Kuzey Irak’da 13 vatandaşımızın öldürülmesi üzerine ABD Dışişleri Bakanlığı sözcüsü Ned Price 14 Şubat tarihinde aşağıdaki yazılı açıklamayı yaptı:
“ABD, Türk vatandaşlarının Irak’ın Kürdistan Bölgesinde ölmüş olmalarını üzüntü ile karşılar. NATO müttefikimiz Türkiye’nin yanında duruyor ve son çarpışmalarda hayatını kaybedenlerin ailelerine taziyelerimizi iletiyoruz. Türk sivillerinin, terörist örgüt olarak belirlenen PKK tarafından öldürüldüğüne ilişkin raporlar teyid edilirse, bu eylemi mümkün olan en güçlü biçimde kınarız”.
Birkaç bakımdan çok dikkat çekici ve vahim bir açıklama….
1) ABD, Irak topraklarını bir bütün olarak görmüyor. “Irak’da” demek yerine, “Kürdistan Bölgesi”ne vurgu yapılıyor.
Komşularımızın toprak bütünlüğü bizim geleneksel dış politikamızın temelidir ve Türkiye için hayatidir. İşte onun için zamanında 1 Mart tezkeresine karşı çıkılmıştı.
2) Müttefikimiz olduğunu söyleyen ABD, Bakanlar dahil, Türk yetkililerin yaptıkları açıklamalara güvenmiyor.

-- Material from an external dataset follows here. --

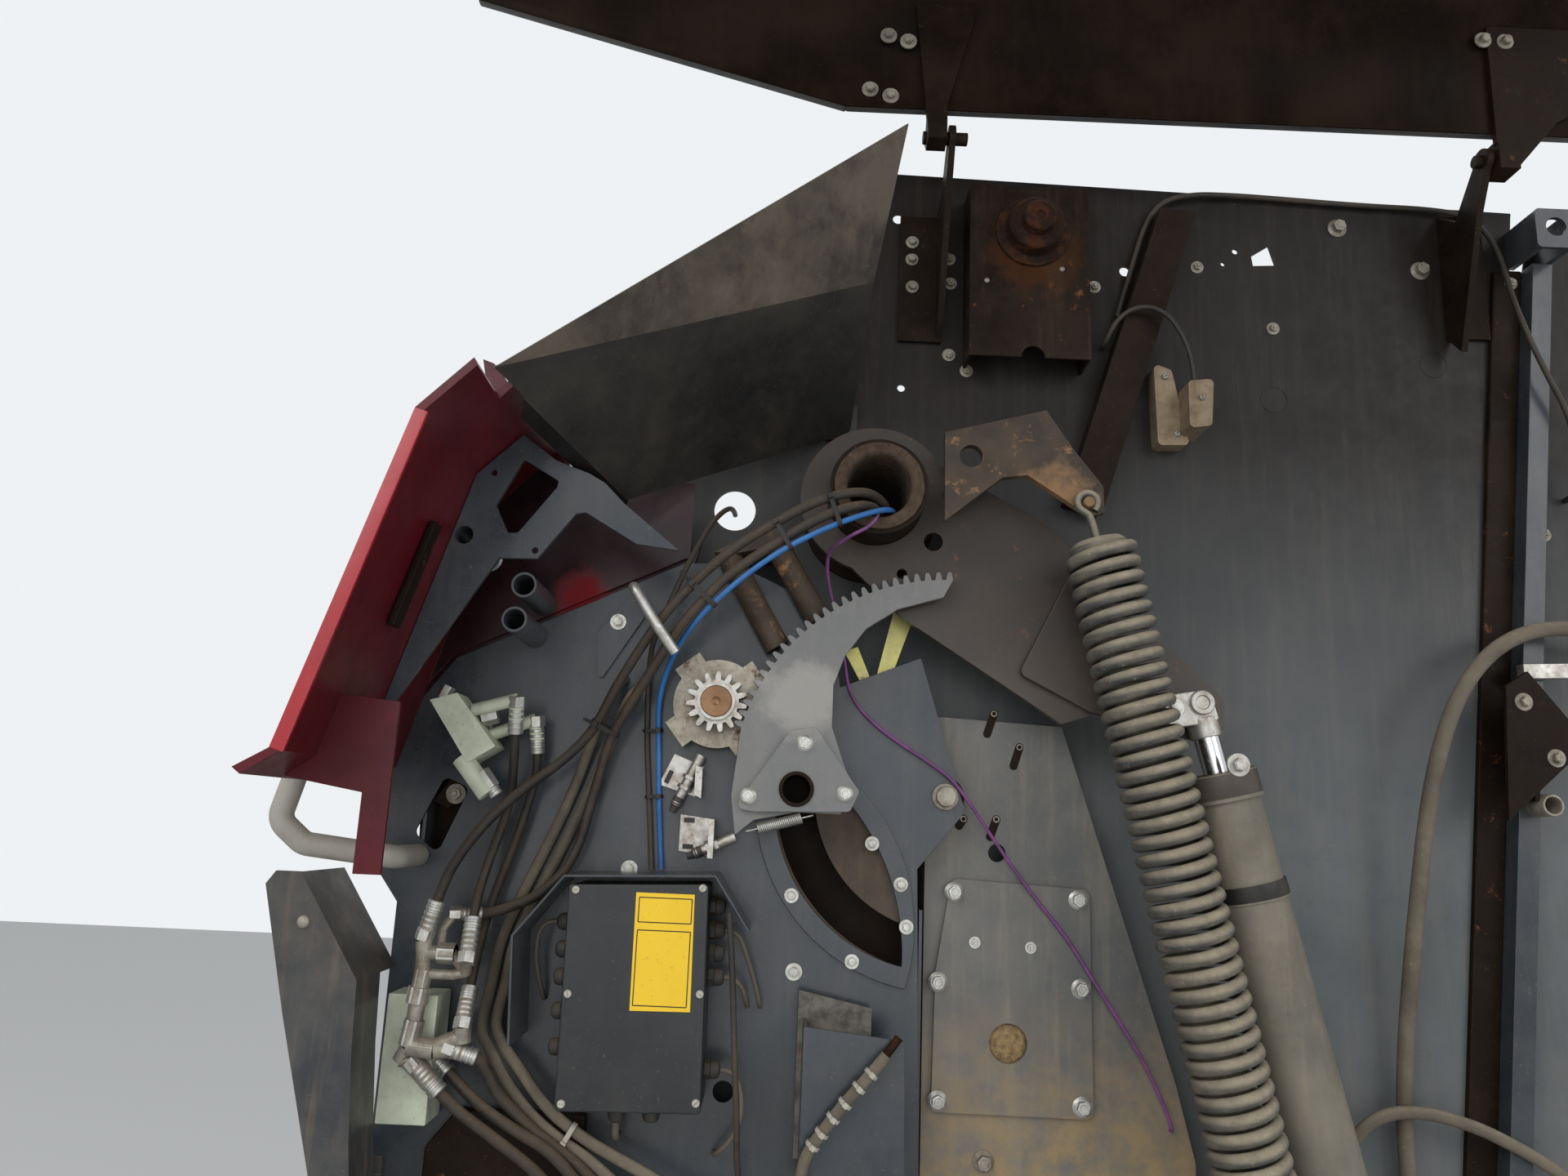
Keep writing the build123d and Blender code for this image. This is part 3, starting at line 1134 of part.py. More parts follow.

Eylemi PKK’nın yaptığına ilişkin ayrıca teyit arıyor.
Böyle bir açıklama bir devlete yapılabilecek en büyük saygısızlıktır, yoksa başka bilgileri mi var sorusunu akla getiriyor.
3) PKK’nın yaptığının teyit edilmiş olması halinde bile, eylemi ancak “kınıyor”, o kadar.
Böyle bir insanlık suçunu kınamak için müttefik olmaya lüzum yok. Silahsız insanların öldürülmesi tam bir insanlık suçudur.
İnsanın söylemeye dili varmıyor; ama, açıklama bütünü itibariyle maalesef, Türk devletini ve Türk yetkilileri aşağılamaya yeltenen, çirkin, kabul edilemez bir açıklamadır.
Tabii zamanında yapılan aşağılayıcı açıklamalara devlet ciddiyetine yakışır cevaplar verilemediği için bugün de, bu tür davranışlara, açıklamalara muhatap oluyoruz.
AKP Genel Başkanı ve Cumhurbaşkanı bu açıklamaya tepki göstermiş, “eğer müttefik isek, teröristlerin yanında değil, bizim yanımızda yer alacaksınız” demiş ve Biden’a “artık PKK’nın gerçek yüzünü gör” şeklinde çağrı yapmış.
Durum saptamasında bulunularak, “desteğini kes, PKK’nın gerçek yüzünü gör” çağrıları yapılarak ABD’nin PKK/PYD/YPG hakkındaki tutumunun değişmeyeceği gayet açık ve net.
ABD’nin bu ayrılıkçı terör örgütüne yıllardır her türlü silah yardımı yaptığı, eğitim desteği verdiğini artık sağır sultan bile duydu, biliyor.
ABD’ye, Irak ve Suriye’nin toprak bütünlüğünün Türkiye için hayati öneme sahip olduğunu, bu ülkelerde buna hiçbir surette izin verilmeyeceğini anlatmak lazım. Bunu da bütün dünya göstermek için, vakit geçirilmeden yapılması gerekenin yapılıp:
Irak anayasasının 7/2 maddesi aynen “Devlet, terörizmin bütün şekilleri ile mücadele etmeyi taahhüt eder, ve topraklarını terörist faaliyetlerin üssü, geçiş yolu ve alanı olmaktan koruyacak çalışmaları yapar” hükmünü taşıdığından, Irak Anayasasının bu açık hükmüne atıf yapılarak, topraklarındaki eli kanlı PKK faaliyetlerini sonlandırması için Irak’a ultimatom verilerek bir zaman tanınmalı, bu süre içinde gereğini yapmaması/yapamaması halinde, uluslar arası hukukun Türkiye’ye verdiği, kendi güvenliği için şart olan “yakın takip” hakkının gereği Türk Silahlı Kuvvetleri tarafından yapılmalıdır.
Sözle tepki ile yetinmek, yapılması gerekeni kamuoyunun dikkatinden kaçırmaya teşebbüsten başka bir anlam taşımıyor.